As shown in the following figure, the Scalar Unit executes standard arithmetic logic unit (ALU) statements when executing scalar operation instructions. The code segment and data segment (stack space) required by ALU come from the GM. The instruction cache (iCache) is used to cache code segments, and the cache size is related to hardware specifications. If the size is 16 KB or 32 KB, the code segment is loaded in the unit of 2 KB. The data cache (dCache) is used to cache data segments, and the cache size is related to hardware specifications. If the size is 16 KB, the data segment is loaded in the unit of cache lines (64 bytes). Considering that access inside the core is most efficient, ensure that code segments and data segments are cached in the iCache and dCache to avoid access outside the core. In addition, based on the data loading unit, you can adjust the size of data to be loaded at a time during programming to improve the loading efficiency. For example, when data is loaded to the dCache and the start address of the data memory is aligned with the cache lines (64 bytes), the loading efficiency is the highest.
Figure 5 Instruction and data access of the Scalar Unit
The hardware provides the L2 cache to cache the data (including code segments and data segments) that accesses the GM, thereby accelerating the access speed and improving the access efficiency.
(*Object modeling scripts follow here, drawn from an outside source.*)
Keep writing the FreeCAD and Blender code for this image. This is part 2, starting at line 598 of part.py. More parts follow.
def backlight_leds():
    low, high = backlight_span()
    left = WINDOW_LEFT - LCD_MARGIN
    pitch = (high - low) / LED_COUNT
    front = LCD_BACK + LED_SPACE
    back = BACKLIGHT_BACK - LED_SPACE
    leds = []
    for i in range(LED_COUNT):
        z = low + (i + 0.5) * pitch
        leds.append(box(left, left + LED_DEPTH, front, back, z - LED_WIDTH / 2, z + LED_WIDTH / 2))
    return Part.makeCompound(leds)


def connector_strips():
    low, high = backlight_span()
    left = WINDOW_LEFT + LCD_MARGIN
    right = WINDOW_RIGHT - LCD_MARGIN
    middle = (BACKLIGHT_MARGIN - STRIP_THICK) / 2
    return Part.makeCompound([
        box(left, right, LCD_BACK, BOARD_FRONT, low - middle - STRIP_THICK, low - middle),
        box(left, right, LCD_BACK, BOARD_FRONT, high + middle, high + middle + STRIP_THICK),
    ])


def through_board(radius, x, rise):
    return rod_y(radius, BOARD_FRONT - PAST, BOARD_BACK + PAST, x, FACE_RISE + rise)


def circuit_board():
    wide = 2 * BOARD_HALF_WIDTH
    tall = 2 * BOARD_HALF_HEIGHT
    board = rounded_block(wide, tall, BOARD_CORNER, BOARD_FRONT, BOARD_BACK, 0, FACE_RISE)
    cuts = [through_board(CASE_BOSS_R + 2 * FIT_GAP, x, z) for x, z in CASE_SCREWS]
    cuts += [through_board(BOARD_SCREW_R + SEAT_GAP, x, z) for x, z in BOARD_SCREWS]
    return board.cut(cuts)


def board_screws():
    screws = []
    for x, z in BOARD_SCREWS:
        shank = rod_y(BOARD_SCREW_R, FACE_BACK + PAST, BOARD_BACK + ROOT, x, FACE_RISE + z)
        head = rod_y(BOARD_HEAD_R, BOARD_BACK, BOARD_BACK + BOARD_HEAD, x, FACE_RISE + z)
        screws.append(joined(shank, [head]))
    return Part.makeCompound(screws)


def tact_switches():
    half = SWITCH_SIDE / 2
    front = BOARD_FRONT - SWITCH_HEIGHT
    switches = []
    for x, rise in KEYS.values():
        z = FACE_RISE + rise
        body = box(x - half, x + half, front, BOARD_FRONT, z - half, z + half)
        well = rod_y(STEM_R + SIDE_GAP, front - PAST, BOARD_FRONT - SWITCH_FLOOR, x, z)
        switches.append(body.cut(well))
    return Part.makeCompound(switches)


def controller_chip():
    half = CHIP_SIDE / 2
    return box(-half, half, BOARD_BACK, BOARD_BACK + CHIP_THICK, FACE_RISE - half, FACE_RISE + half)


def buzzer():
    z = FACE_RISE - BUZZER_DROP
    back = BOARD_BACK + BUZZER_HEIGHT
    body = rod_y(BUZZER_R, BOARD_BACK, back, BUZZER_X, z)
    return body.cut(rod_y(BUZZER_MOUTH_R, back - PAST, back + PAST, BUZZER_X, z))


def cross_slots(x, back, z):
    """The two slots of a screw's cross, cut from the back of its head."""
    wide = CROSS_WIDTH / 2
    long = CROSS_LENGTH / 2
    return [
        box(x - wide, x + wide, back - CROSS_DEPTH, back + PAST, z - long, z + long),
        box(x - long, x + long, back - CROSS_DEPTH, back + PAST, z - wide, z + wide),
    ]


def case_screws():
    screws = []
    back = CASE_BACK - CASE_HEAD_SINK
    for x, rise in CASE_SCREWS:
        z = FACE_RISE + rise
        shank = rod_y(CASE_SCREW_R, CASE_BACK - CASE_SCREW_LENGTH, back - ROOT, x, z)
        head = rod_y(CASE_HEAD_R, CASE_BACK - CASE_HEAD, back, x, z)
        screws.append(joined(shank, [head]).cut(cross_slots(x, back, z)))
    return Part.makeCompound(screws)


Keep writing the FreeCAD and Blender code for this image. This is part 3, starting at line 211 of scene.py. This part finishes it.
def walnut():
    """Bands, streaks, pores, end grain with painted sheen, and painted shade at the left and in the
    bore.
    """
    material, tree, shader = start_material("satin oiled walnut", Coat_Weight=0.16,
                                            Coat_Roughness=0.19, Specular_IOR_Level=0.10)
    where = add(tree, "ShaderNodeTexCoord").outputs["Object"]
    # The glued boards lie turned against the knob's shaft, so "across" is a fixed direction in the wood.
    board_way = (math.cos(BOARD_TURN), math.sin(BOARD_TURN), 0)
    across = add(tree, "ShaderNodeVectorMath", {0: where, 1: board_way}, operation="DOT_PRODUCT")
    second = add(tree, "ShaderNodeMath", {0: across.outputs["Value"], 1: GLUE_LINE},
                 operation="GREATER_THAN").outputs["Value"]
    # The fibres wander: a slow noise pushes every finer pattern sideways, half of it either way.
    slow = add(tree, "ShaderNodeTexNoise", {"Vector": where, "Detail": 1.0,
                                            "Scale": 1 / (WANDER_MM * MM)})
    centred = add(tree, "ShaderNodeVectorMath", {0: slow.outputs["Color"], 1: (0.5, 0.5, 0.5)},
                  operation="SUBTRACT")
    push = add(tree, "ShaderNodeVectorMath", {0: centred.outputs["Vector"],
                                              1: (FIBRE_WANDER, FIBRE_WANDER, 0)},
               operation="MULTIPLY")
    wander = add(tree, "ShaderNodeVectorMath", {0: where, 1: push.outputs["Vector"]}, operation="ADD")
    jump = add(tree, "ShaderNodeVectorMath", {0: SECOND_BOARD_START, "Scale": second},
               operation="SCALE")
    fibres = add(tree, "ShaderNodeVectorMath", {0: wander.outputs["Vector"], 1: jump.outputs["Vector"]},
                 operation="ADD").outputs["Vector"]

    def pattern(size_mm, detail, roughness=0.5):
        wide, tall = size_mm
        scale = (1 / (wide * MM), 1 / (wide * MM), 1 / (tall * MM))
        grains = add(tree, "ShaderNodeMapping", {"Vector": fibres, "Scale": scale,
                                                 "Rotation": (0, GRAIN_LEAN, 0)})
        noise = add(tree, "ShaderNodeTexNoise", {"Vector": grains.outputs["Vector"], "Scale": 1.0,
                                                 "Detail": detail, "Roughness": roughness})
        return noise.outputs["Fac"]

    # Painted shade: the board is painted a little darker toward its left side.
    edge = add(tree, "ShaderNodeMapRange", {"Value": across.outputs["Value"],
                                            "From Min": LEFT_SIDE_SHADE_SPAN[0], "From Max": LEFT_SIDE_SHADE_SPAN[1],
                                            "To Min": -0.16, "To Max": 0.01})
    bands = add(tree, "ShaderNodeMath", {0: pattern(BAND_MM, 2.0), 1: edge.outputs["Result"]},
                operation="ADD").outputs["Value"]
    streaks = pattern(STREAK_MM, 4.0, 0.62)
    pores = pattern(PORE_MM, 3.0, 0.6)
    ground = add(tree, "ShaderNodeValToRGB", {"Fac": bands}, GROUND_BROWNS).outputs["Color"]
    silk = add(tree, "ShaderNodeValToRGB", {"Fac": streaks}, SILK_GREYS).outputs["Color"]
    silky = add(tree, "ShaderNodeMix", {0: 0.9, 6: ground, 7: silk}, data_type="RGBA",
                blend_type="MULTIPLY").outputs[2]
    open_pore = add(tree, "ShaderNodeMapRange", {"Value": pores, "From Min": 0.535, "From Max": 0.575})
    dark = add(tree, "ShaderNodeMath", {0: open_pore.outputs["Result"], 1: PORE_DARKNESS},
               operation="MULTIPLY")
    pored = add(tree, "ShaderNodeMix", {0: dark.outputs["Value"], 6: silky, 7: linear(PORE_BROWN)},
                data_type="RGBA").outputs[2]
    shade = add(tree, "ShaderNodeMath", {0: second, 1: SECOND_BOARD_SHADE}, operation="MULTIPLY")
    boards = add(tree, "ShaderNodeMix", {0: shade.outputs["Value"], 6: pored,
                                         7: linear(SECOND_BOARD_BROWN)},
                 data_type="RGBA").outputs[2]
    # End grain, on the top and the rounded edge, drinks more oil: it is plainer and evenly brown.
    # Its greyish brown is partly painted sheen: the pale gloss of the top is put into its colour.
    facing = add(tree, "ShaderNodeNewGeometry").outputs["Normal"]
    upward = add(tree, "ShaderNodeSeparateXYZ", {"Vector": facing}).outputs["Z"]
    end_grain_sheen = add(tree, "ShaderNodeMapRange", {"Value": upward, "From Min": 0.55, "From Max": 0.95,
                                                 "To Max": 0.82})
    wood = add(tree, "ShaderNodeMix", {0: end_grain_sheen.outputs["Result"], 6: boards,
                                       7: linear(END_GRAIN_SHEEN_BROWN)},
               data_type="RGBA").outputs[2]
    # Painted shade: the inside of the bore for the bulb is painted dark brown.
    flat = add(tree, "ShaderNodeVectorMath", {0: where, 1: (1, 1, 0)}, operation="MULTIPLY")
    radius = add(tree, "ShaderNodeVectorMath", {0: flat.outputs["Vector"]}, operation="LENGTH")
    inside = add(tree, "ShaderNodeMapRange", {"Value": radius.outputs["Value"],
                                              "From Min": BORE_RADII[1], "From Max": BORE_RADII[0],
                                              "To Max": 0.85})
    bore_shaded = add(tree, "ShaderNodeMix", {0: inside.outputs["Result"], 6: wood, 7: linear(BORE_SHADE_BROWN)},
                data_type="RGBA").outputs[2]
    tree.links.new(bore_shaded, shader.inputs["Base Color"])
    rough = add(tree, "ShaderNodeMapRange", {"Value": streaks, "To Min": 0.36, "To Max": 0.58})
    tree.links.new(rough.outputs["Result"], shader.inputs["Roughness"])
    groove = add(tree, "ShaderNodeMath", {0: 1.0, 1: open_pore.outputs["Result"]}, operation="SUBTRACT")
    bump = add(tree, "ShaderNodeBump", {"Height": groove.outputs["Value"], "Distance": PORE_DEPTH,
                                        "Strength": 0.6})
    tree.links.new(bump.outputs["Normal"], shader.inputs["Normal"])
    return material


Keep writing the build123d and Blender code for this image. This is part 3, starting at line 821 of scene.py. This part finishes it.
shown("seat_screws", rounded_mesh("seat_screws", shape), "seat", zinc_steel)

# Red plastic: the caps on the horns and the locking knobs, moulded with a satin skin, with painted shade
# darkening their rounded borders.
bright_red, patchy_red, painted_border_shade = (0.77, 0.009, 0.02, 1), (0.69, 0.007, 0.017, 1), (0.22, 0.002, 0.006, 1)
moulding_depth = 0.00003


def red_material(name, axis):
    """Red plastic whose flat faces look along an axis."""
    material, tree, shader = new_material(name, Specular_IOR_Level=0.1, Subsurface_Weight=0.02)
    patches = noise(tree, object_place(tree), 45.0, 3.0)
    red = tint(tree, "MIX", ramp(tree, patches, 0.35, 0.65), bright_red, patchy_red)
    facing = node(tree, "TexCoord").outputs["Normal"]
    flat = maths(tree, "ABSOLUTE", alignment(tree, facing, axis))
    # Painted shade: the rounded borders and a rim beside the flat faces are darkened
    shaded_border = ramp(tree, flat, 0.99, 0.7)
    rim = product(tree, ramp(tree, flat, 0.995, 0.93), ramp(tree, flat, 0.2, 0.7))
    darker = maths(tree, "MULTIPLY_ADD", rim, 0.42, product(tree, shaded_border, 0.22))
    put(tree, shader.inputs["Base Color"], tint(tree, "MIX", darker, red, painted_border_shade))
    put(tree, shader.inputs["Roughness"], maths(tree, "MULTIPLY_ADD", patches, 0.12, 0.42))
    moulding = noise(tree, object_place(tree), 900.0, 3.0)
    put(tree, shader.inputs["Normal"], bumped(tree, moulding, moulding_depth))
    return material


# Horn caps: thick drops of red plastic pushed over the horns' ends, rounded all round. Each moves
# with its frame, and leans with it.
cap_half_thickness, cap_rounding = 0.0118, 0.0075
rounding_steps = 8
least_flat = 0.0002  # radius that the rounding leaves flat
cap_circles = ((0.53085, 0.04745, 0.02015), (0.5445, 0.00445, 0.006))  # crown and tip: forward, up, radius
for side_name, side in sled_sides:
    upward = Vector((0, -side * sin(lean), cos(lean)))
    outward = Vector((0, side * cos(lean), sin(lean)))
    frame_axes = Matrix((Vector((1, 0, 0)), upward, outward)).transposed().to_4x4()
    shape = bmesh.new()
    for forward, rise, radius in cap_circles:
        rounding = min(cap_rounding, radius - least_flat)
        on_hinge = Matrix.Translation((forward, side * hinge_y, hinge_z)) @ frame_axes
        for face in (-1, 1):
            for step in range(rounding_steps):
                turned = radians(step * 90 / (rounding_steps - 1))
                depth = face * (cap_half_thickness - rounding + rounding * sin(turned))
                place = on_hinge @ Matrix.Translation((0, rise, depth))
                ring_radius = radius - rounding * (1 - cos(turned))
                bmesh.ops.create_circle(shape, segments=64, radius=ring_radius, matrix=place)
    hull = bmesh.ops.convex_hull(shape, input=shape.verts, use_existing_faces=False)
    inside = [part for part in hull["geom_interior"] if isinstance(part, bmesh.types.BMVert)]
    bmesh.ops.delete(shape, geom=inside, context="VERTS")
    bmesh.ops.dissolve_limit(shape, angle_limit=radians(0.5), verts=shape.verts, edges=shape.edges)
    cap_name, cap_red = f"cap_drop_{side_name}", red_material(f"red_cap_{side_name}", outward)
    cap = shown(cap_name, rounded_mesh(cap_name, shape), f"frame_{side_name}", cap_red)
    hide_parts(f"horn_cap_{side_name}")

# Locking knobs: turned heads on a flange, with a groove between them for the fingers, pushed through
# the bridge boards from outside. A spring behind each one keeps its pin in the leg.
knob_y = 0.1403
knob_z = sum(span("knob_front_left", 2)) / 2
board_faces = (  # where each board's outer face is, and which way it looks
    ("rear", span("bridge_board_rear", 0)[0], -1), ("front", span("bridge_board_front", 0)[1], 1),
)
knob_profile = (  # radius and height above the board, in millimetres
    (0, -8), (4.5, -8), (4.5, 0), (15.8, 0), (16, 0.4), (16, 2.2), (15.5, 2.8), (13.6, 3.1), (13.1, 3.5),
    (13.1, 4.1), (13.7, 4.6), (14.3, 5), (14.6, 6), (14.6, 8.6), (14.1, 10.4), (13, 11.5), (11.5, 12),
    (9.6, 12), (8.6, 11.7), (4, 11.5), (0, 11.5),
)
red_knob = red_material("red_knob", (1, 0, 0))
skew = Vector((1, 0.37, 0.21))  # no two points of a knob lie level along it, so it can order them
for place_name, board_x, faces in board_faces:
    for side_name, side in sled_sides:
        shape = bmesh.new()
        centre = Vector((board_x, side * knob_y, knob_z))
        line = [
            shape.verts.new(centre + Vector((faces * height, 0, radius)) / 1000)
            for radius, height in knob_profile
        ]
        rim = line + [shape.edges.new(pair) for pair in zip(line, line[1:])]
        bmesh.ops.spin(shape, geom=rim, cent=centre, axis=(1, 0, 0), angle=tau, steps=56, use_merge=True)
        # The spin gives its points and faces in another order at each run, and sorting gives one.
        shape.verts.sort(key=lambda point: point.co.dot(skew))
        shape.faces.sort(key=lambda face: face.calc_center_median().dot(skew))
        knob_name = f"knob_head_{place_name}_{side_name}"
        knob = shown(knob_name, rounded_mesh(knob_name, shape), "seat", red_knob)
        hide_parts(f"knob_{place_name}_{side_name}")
The L2 cache outside the core loads data in the unit of cache lines. The cache line size (128, 256, or 512 bytes) varies with hardware specifications.
Storage Units and DMA Units
To fully leverage the powerful computing capability of the AI processors, the prerequisite is that the input data can be fed to the compute units in a timely and accurate manner. Therefore, the memory system needs to be elaborately designed to ensure the data supply required by the compute units.
As shown in the following figure, an AI Core includes multiple levels of local memory (internal storage), and loads data from the global memory (external storage) to the local memory for computation. The local memory of an AI Core includes the L1 Buffer, L0 Buffer, Unified Buffer, and so on. An AI Core also contains memory transfer engines (MTEs) to facilitate data movement and copy, which can convert the data format or type during data movement.
For details about the internal storage units and DMA units, see Table 1 and Table 2.
|
Storage Unit |
Description |
|---|---|
|
L1 Buffer |
As a general part of the local memory, the L1 Buffer offers a large data buffer in the AI Core. It can temporarily store data that needs to be repeatedly used in the Cube Unit, thereby reducing the frequency that data is read from or written to the bus. |
|
L0A Buffer/L0B Buffer |
They store the inputs of Cube instructions. |
|
L0C Buffer |
It stores the outputs of Cube instructions, which are part of the inputs for accumulation. |
|
Unified Buffer |
The Unified Buffer stores the inputs and outputs of vector and scalar computations. |
|
BT Buffer |
The BiasTable (BT) Buffer stores the bias in cube computations. |
|
FP Buffer |
The FixPipe (FP) Buffer stores quantization parameters and ReLU parameters. |
|
DMA Unit |
Description |
|---|---|
|
MTE1 |
Moves data in the following paths:
|
|
MTE2 |
Moves data in the following paths:
|
|
MTE3 |
Moves data in the following paths:
|
|
FixPipe |
Moves data in the following paths. (The data format or type can be converted during data movement.)
|
- The size of a storage unit varies with the AI processor type. You can call GetCoreMemSize to get the size.
- By default, all data that is read from or written to the GM through the DMA units is cached in the L2 cache to accelerate the access speed and improve the access efficiency. The L2 cache outside the core loads data in the unit of cache lines. The cache line size (128, 256, or 512 bytes) varies with hardware specifications.
Typical Data Flows
Typical Instruction Flows
Multiple instructions enter the iCache from the system memory through the bus. Based on the instruction type, there are two kinds of subsequent instruction execution processes:
- For a scalar instruction, it will be executed immediately by the Scalar Unit.
- For other instructions, they are scheduled to independent queues (vector instruction queue, cube instruction queue, and MTE1/MTE2/MTE3 instruction queues) by the Scalar Unit, and then executed by corresponding execution units.
- PipeBarrier is an instruction used to control the execution sequence in a queue. (Although instructions are executed in sequence, it does not mean that the execution of the previous instruction ends when the next instruction starts to be executed.) PipeBarrier ensures that all data read and write operations of the previous instruction are completed before the next instruction is executed.
- SetFlag and WaitFlag are a pair of inter-queue synchronization instructions.
- SetFlag: The current instruction starts to be executed after all read and write operations of the current instruction are completed and the corresponding flag bit in hardware is set to 1.
- WaitFlag: When this instruction is executed, if the corresponding flag bit is 0, the subsequent instructions in the queue are blocked; if the corresponding flag bit is 1, the subsequent instructions are executed after this bit is changed to 0.
Ascend C provides synchronization control APIs. You can use this type of APIs to implement synchronization control. Generally, there is no need to consider synchronization when programming based on the programming model and paradigm described in Programming Model. The programming model implements synchronization control. Using the programming model and paradigm is recommended. Manual synchronization control may complicate programming.
However, we still hope that you can understand the basic principles of synchronization to better understand and design parallel computing programs. In a few cases, you need to manually insert synchronization. For details, see Requirements on Enabling Manual Synchronization Control.